"""

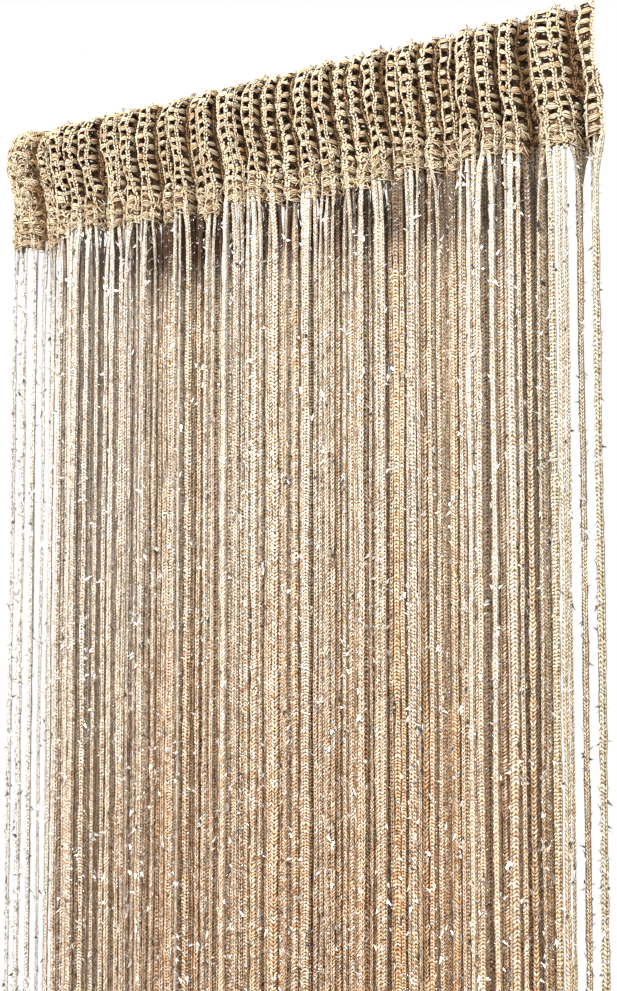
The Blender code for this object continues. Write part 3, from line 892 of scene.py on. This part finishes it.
def stringMesh(name, halves, finish):
    sides = strings["sides"]
    here = np.arange(sides)
    after = (here + 1) % sides
    turn = here / sides * 2 * math.pi
    points, faces, uvs, tones = [], [], [], []
    start = 0
    for half in halves:
        local = np.random.default_rng(strings["meshSeed"] + half)
        line = stringPath(half)
        count = len(line)
        down = line[0, 2] - line[:, 2]
        radius = stringRadius[half] * (1 + strings["uneven"] * local.normal(0, 0.5, count))
        foot = strings["shadedWide"] * rootIn[half] - strings["thinFoot"] * (1 - rootIn[half])
        radius = radius + foot * strings["radius"] * np.exp(-down / strings["footReach"])
        radius[[0, -1]] *= strings["endThick"]
        offset = local.random()
        turns = turn + offset * 2 * math.pi
        ring = np.stack([np.cos(turns), np.sin(turns), turns * 0], axis=-1)
        points.append((line[:, None] + ring * radius[:, None, None]).reshape(-1, 3))
        base = start + (np.arange(count - 1) * sides)[:, None]
        quads = np.stack([base + here, base + sides + here, base + sides + after, base + after], axis=-1)
        faces += quads.reshape(-1, 4).tolist()
        faces.append(list(range(start, start + sides)))
        start += count * sides
        faces.append(list(range(start - 1, start - sides - 1, -1)))
        left = np.broadcast_to(here / sides + offset, (count - 1, sides))
        right = left + 1 / sides
        upper, lower = (np.broadcast_to(values[:, None] / mm, left.shape)
                        for values in (down[:-1], down[1:]))
        corners = np.stack([left, upper, left, lower, right, lower, right, upper], axis=-1)
        uvs += [corners.reshape(-1, 2), np.full((2 * sides, 2), 0.5)]
        number = half * strings["numberStep"] % 1
        tone = (stringTone[half], stringOpen[half], number, endShare[half])
        tones.append(np.broadcast_to(tone, (count * sides, 4)))
    return newMesh(name, np.concatenate(points), faces, finish,
                   uv=np.concatenate(uvs), tone=np.concatenate(tones))


# The strings' finish: its stitches, and where it and its painted light and shade change along, into and
# down the fringe, in metres
cord = {
    "columns": 5, "wobble": 1.6, "slant": 0.42, "acrossRelief": 0.65, "alongRelief": 0.78,
    "threadPitch": 7.5, "threadWide": 0.06, "bump": 0.0016,
    "footShade": (-0.24, -0.52, 0.10, 1.0), "below": (-0.150, -0.100), "rightShadeReach": (0.165, 0.200),
    "leftPale": (-0.05, -0.17, 0.09, -0.05), "leftPaintedLight": (-0.02, -0.16, 0.0, 0.50),
    "rightCalm": (0.02, 0.16, 1.0, 0.68), "underHeight": (-0.150, -0.104), "underMiddle": -0.02,
    "underDepth": (-0.0135, -0.0080, 0.05, 0.97), "underWidth": (0.06, 0.17, 1.0, 0.75),
}


def stringFinish():
    finish = Finish("stringYarn", Sheen_Weight=0.05, Sheen_Roughness=0.4, Specular_IOR_Level=0.15)
    tone, open, number, endLight = finish.yarnTone()
    step = finish.step
    around, down, _ = finish.split(finish.yarnMap())
    side, depth, height = finish.split(finish.place())

    def spots(x, y, z=0.0):
        return finish.noise(1.0, 1.0, finish.join(x, y, z))

    # Columns of loops that slant to the left and to the right by turns
    column = (around + number) * cord["columns"]
    across = (column.fraction() - 0.5) * 2
    hand = ((column.whole() / 2).fraction() > 0.25) * 2 - 1
    shortPitch, longPitch = strings["pitch"]
    pitch = number * (longPitch - shortPitch) + shortPitch
    wobble = spots(number * 410, down * 0.16, around) * cord["wobble"]
    phase = down / pitch + wobble + hand * across * cord["slant"]
    stitch = (phase.fraction() - 0.5) * 2
    grainHeight = 1 - across * across * cord["acrossRelief"] - stitch * stitch * cord["alongRelief"]
    loop = finish.join(phase.whole(), column.whole(), number * 97)
    loopTone = finish.node("TexWhiteNoise", {}, {"Vector": loop})

    # Uneven tone, from a few centimetres down to single fibres
    along = spots(number * 90, down * 0.035, around * 0.8)
    patch = spots(number * 310, down * 0.20, around * 1.2)
    dab = spots(number * 370, down * 0.42, around * 3)
    dash = spots(around * 3, down * 0.36, number * 130)
    speck = spots(around * 6, down * 0.80, number * 170 + 9)
    fibre = spots(around * 9, down * 1.1, number * 70)
    tuft = step(spots(around * 1.5, down * 0.13, number * 230), 0.63, 0.70)
    plain = step(abs(number - 0.87), 0.11, 0.05)  # some cords are smoother

    # Painted light and shade: warmer and darker towards the foot, lighter and smoother just under the
    # hem where open to the light, overexposed at the left end
    footShade = step(height, *cord["footShade"])
    below = step(height, *cord["below"]) * open
    white = endLight * (side < 0)
    fine = (1 - plain * 0.5) * (1 - endLight * (0.6 - (side > 0) * 0.6)) * (1 - below * 0.65)
    fine = fine * step(side, *cord["rightCalm"])
    # painted shadow under the hem: strings lying behind, just below it, are painted dark brown
    under = step(height, *cord["underHeight"]) * step(depth, *cord["underDepth"])
    under = under * (1 - endLight) * step(abs(side - cord["underMiddle"]), *cord["underWidth"])
    # share of the lighter colours: random, and painted light where the string is open to the light and
    # towards the left, painted shade towards the foot
    share = (tone * 0.62 + along * 0.52 + patch * 0.38 + open * 0.30 + below * 0.25 - footShade * 0.05
             - step(side, *cord["leftPale"]))
    low = finish.blendColours(footShade, "brown", "ember")
    middle = finish.blendColours(footShade, "gold", "peach")
    # the end zones' tones: painted overexposure at the left end, and at the right end lighter behind and
    # darker in front, against the light there
    rightTone = finish.blendColours(open, "rightBehind", "rightFront")
    endTone = finish.blendColours(side > 0, "leftEnd", rightTone)
    # painted light and shade among these coats: fewer flecks where shaded, strings behind darkened, warm
    # shade at the foot, the end zones' tones, shade at the right end, light towards the left and
    # overexposure at the left end
    base = finish.layers(
        finish.blendColours(step(share, 0.18, 0.58), low, middle),
        (step(share, 0.45, 0.85), "pale"),
        (step(speck, 0.50, 0.60) * (open * 0.6 + 0.4), "fleck"),
        (step(dab, 0.58, 0.68) * 0.5, "chalk"),
        (1 - open, "behindShade", "MULTIPLY"),
        (footShade, "footShadeTint", "MULTIPLY"),
        (endLight * 0.85, endTone),
        (1.0, "cordTint", "MULTIPLY"),
        (step(side, *cord["rightShadeReach"]) * (1 - endLight), "rightShadeTint", "MULTIPLY"),
        (step(side, *cord["leftPaintedLight"]) * (1 - footShade * 0.6), "leftPaintedLight"),
        (step(dab, 0.44, 0.34) * 0.8, "smudge", "MULTIPLY"),
        (step(loopTone, 0.40, 0.0) * fine * 0.8, "darkLoop", "MULTIPLY"),
        (step(loopTone, 0.72, 1.0) * fine * 0.7, "lightLoop"),
        (white * 0.8, "leftOverexposed"),
        (step(dash, 0.58, 0.63) * white * 0.85, "leftDash"),
    )
    # painted shade in the relief of the stitches
    base = finish.shaded(base, step(grainHeight + (fibre - 0.5) * 1.2, 0.72, 0.12) * fine * 0.72)

    # A metallic thread winds round each cord, and glints in its tufts
    thread = abs((around + down / cord["threadPitch"] + number).fraction() - 0.5) < cord["threadWide"]
    glint = thread * (spots(number * 50, down * 0.4) > 0.53)
    glint = glint.most(step(fibre, 0.56, 0.60) * tuft)
    # painted shade in the grooves between the stitches, dark fibres in the tufts, the painted shadow
    # under the hem and the metallic thread
    base = finish.layers(
        base,
        (step(grainHeight + (fibre - 0.5) * 0.9, 0.38, 0.18) * fine * 0.9, "grooveShadeAndDarkFibre"),
        (step(fibre, 0.39, 0.33) * (tuft * 0.4 + 0.55), "grooveShadeAndDarkFibre"),
        (under, "hemShadow"),
        (glint, "thread"),
    )
    finish.set(Base_Color=base, Metallic=glint * 0.8, Roughness=0.62 - glint * 0.4 - fibre * 0.1)
    finish.bump(grainHeight * 0.8 + fibre * 0.2, cord["bump"], 1.0)
    return finish


cordFinish = stringFinish()
stringPieces = []
for number in range(strings["pieces"]):
    first = number * halfCount // strings["pieces"]
    last = (number + 1) * halfCount // strings["pieces"]
    stringPieces.append(stringMesh(f"strings{number + 1}", range(first, last), cordFinish))

# Tinsel: slivers of silver foil that stand out of the strings in small tufts
tinsel = {
    "long": 3.4 * mm, "longSpread": (0.5, 1.4), "wide": 2.3 * mm, "wideSpread": (0.6, 1.5), "thin": 0.35,
    "slivers": (2, 5), "depths": (0.1, 0.45, 0.66, 0.72), "every": (0.032, 0.017, 0.017, 0.16),
    "first": (0.004, 0.05), "apart": 0.004, "tip": 0.01, "inside": 0.8, "outwards": 0.40,
    "tuft": 2.2 * mm, "darkShare": 0.3, "dark": (0, 0.2), "light": (0.7, 1), "seed": 31,
}


def makeSliver():
    bpy.ops.mesh.primitive_cone_add(vertices=3, radius1=0.5, radius2=0, depth=1)
    piece = editing()
    bpy.ops.transform.translate(value=(0, 0, 0.5))
    return takeUnit(piece)


def scatterSlivers(name, origins, directions, lengths, widths, tone, finish, chance):
    points, faces = makeSliver()
    count = len(origins)
    directions = directions / np.linalg.norm(directions, axis=-1, keepdims=True)
    side = np.cross(directions, chance.normal(0, 1, (count, 3)))
    side /= np.linalg.norm(side, axis=-1, keepdims=True)
    other = np.cross(directions, side)
    x, y, z = (points[None, :, axis, None] for axis in range(3))
    wide, long = widths[:, None, None], lengths[:, None, None]
    places = (origins[:, None] + side[:, None] * x * wide
              + other[:, None] * y * wide * tinsel["thin"] + directions[:, None] * z * long)
    return newMesh(name, places, copyFaces(faces, count, len(points)), finish,
                   tone=np.repeat(tone, len(points), axis=0), flat=True)


def tinselFinish():
    finish = Finish("silverTinsel")
    tone = finish.yarnTone()[0]
    crinkle = finish.noise(2500.0, 2.0)
    finish.set(Base_Color=finish.blendColours(tone, "foilDarkReflection", "foilLight"),
               Metallic=1 - tone * 0.45, Roughness=crinkle * 0.25 + 0.15)
    finish.bump(crinkle, 0.0002, 0.6)
    return finish


def makeTinsel():
    chance = np.random.default_rng(tinsel["seed"])
    origins, directions = [], []
    for half in range(halfCount):
        line = stringPath(half)
        z = line[0, 2] - chance.uniform(*tinsel["first"])
        while z > line[-1, 2] + tinsel["tip"]:
            count = int(chance.integers(*tinsel["slivers"]))
            middle = np.array([np.interp(-z, -line[:, 2], line[:, axis]) for axis in (0, 1)])
            for _ in range(count):
                angle = chance.uniform(0, 2 * math.pi)
                out = np.array([math.cos(angle), math.sin(angle)])
                at = middle + out * stringRadius[half] * tinsel["inside"]
                origins.append((*at, z + chance.normal(0, tinsel["tuft"])))
                directions.append((*(out * tinsel["outwards"]), chance.uniform(-1, 1)))
            every = np.interp(-z, tinsel["depths"], tinsel["every"])
            z -= chance.exponential(every) + tinsel["apart"]
    origins = np.array(origins)
    count = len(origins)
    lengths = tinsel["long"] * chance.uniform(*tinsel["longSpread"], count)
    widths = tinsel["wide"] * chance.uniform(*tinsel["wideSpread"], count)
    # some slivers are painted dark, as a painted dark reflection; the rest are light silver
    bright = np.where(chance.random(count) < tinsel["darkShare"],
                      chance.uniform(*tinsel["dark"], count), chance.uniform(*tinsel["light"], count))
    tone = np.stack([bright, np.ones(count), np.zeros(count), np.ones(count)], axis=-1)
    return scatterSlivers("tinselSlivers", origins, np.array(directions), lengths, widths, tone,
                          tinselFinish(), chance)


tinselSlivers = makeTinsel()

# Fuzz: short fibre ends on the top edge, the ribs and the hem
fuzz = {
    "top": 2600, "faces": 3600, "long": 2.6 * mm, "longSpread": (0.4, 1.3), "wide": 0.22 * mm,
    "wideSpread": (0.7, 1.6), "topSpread": 0.003, "lifts": (0.6 * mm, 1.6 * mm), "scatter": 0.75,
    "tone": (0.7, 0.2), "topPaintedOpen": 0.75, "seed": 77,
}


def makeFuzz():
    chance = np.random.default_rng(fuzz["seed"])
    count = fuzz["top"] + fuzz["faces"]
    onTop = np.arange(count) < fuzz["top"]
    rib = chance.uniform(0, lastRib, count)
    path = np.where(onTop, topPath + chance.normal(0, fuzz["topSpread"], count),
                    chance.uniform(0, pathLength, count))
    origins, ends = (layOn(rib, path, np.full(count, lift)) for lift in fuzz["lifts"])
    directions = (ends - origins) / np.linalg.norm(ends - origins, axis=-1, keepdims=True)
    directions = directions + chance.normal(0, fuzz["scatter"], (count, 3))
    lengths = fuzz["long"] * chance.uniform(*fuzz["longSpread"], count)
    widths = fuzz["wide"] * chance.uniform(*fuzz["wideSpread"], count)
    tone = toneOf(rib, path, np.clip(chance.normal(*fuzz["tone"], count), 0, 1))
    # painted light: fibres on the top edge are kept open to the light, so no painted fold shade falls on
    # them
    tone[:, 1] = np.where(onTop, np.maximum(tone[:, 1], fuzz["topPaintedOpen"]), tone[:, 1])
    return scatterSlivers("yarnFuzz", origins, directions, lengths, widths, tone, stitchFinish,
                          chance)


yarnFuzz = makeFuzz()

headingParts = [ribsFront, ribsBack, rungsFront, rungsBack, knots, yarnFuzz]
for piece in [headingGround, *headingParts]:
    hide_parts("heading")
for piece in [*stringPieces, tinselSlivers]:
    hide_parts("string_fringe")

# The studio: a pale floor below the strings, a soft key light, a weaker fill and a white surround
studio = {
    "floor": -2.03, "floorSize": 3.4, "keyPlace": (-0.15, -1.9, 0.95), "keyAim": (0.0, 0.0, -0.20),
    "keySize": 0.6, "keyPower": 92, "fillPlace": (1.05, -1.5, 0.05), "fillSize": 0.8, "fillPower": 22,
    "surround": 0.74, "surroundTint": (1.0, 0.91, 0.79), "lightTint": (1.0, 0.975, 0.94),
    "floorTones": ((0.80, 0.79, 0.77), (0.86, 0.85, 0.83)),
}


def makeStudio():
    bpy.ops.mesh.primitive_plane_add(size=studio["floorSize"], location=(0, 0, studio["floor"]))
    floor = bpy.context.active_object
    floor.name = floor.data.name = "studioFloor"
    bpy.ops.object.transform_apply(location=True, rotation=True, scale=True)
    finish = Finish("paleFloor", Roughness=0.85)
    mottle = finish.noise(3.0, 4.0)
    tones = [rgb(*colour) for colour in studio["floorTones"]]
    finish.set(Base_Color=finish.blendColours(mottle, *tones))
    floor.data.materials.append(finish.material)
    for name in ("key", "fill"):
        bpy.ops.object.light_add(type="AREA", location=studio[name + "Place"])
        light = bpy.context.active_object
        light.name = name + "Light"
        light.data.size = studio[name + "Size"]
        light.data.energy = studio[name + "Power"]
        light.data.color = studio["lightTint"]
        aim = Vector(studio["keyAim"]) - light.location
        light.rotation_euler = aim.to_track_quat("-Z", "Y").to_euler()
    world = bpy.data.worlds.new("softSurround")
    bpy.context.scene.world = world
    world.use_nodes = True
    nodes = Nodes(world.node_tree)
    back = nodes.tree.nodes["Background"]
    seen = nodes.node("LightPath")  # one where the camera sees the surround itself
    colours = {0: seen, 6: rgb(*studio["surroundTint"]), 7: rgb(1, 1, 1)}
    plug(nodes.tree, nodes.node("Mix", {"data_type": "RGBA"}, colours, out=2), back.inputs["Color"])
    strengths = {0: seen, 3: studio["surround"], 4: 1.0}
    plug(nodes.tree, nodes.node("MapRange", {}, strengths), back.inputs["Strength"])


def makeCamera():
    bpy.ops.object.camera_add(location=camera["place"], rotation=(
        math.radians(90 + camera["pitch"]), 0, math.radians(camera["turn"])))
    made = bpy.context.active_object
    made.name = "photoCamera"
    made.data.sensor_width = camera["sensor"]
    made.data.lens = camera["focus"] / camera["photoHigh"] * camera["sensor"]
    bpy.context.scene.camera = made
    bpy.context.scene.view_settings.view_transform = "Standard"


makeStudio()
makeCamera()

"""

> Task prompt:
Identify and extract each line of the listing that contains "scene".

> Solution to the problem:
The Blender code for this object continues. Write part 3, from line 892 of scene.py on. This part finishes it.
    bpy.context.scene.world = world
    bpy.context.scene.camera = made
    bpy.context.scene.view_settings.view_transform = "Standard"